**Exercise directions:**
Write the material out again exactly as it stands.

---------- Material provided

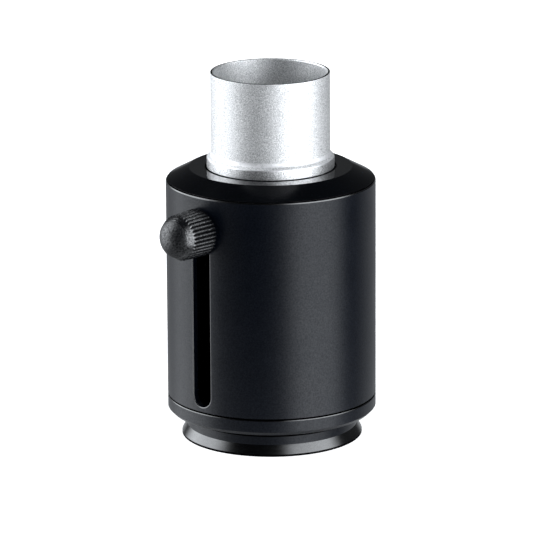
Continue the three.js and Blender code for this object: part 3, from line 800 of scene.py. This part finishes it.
turned("slide_carriage", [
    corner(lock_r + SCREWED_GAP, carriage_low.z, 0.1), corner(carriage_r, carriage_low.z, 0.15),
    *groove("glide_band_lower"), *groove("glide_band_upper"),
    corner(carriage_r, carriage_high.z, 0.15), corner(seat_r, carriage_high.z),
    corner(seat_r, lock_high.z + SCREWED_GAP),
    corner(lock_r + SCREWED_GAP, lock_high.z + SCREWED_GAP),
], [bore_black_and_rim_shade], "sliding_tube", steps=CARRIAGE_STEPS, cutters=[
    pin_cutter(INSERT_R + SCREWED_GAP, CUT_START, INSERT_SHOULDER + SCREWED_GAP),
    pin_cutter(INSERT_NOSE_R + SCREWED_GAP, CUT_START, barrel_r)])

turned("carriage_lock_ring", [
    corner(seat_r, lock_low.z, 0.1), corner(lock_r, lock_low.z, 0.15),
    corner(lock_r, lock_high.z, 0.1), corner(seat_r, lock_high.z, 0.1),
], [steel], "sliding_tube", steps=INNER_STEPS,
    cutters=[spanner_bar(lock_low.z)])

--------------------

**Solution for this problem:**
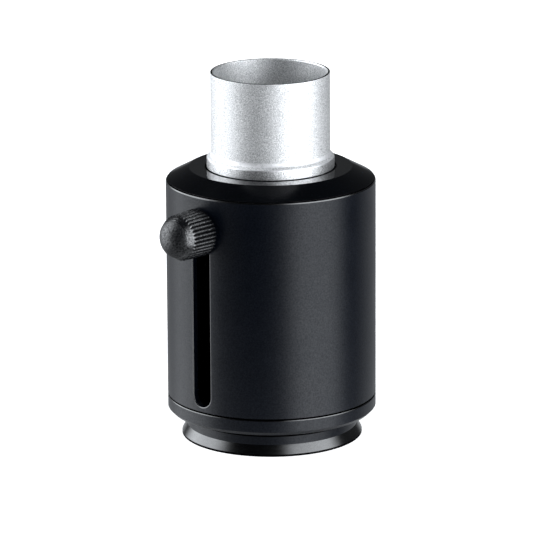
Continue the three.js and Blender code for this object: part 3, from line 800 of scene.py. This part finishes it.
turned("slide_carriage", [
    corner(lock_r + SCREWED_GAP, carriage_low.z, 0.1), corner(carriage_r, carriage_low.z, 0.15),
    *groove("glide_band_lower"), *groove("glide_band_upper"),
    corner(carriage_r, carriage_high.z, 0.15), corner(seat_r, carriage_high.z),
    corner(seat_r, lock_high.z + SCREWED_GAP),
    corner(lock_r + SCREWED_GAP, lock_high.z + SCREWED_GAP),
], [bore_black_and_rim_shade], "sliding_tube", steps=CARRIAGE_STEPS, cutters=[
    pin_cutter(INSERT_R + SCREWED_GAP, CUT_START, INSERT_SHOULDER + SCREWED_GAP),
    pin_cutter(INSERT_NOSE_R + SCREWED_GAP, CUT_START, barrel_r)])

turned("carriage_lock_ring", [
    corner(seat_r, lock_low.z, 0.1), corner(lock_r, lock_low.z, 0.15),
    corner(lock_r, lock_high.z, 0.1), corner(seat_r, lock_high.z, 0.1),
], [steel], "sliding_tube", steps=INNER_STEPS,
    cutters=[spanner_bar(lock_low.z)])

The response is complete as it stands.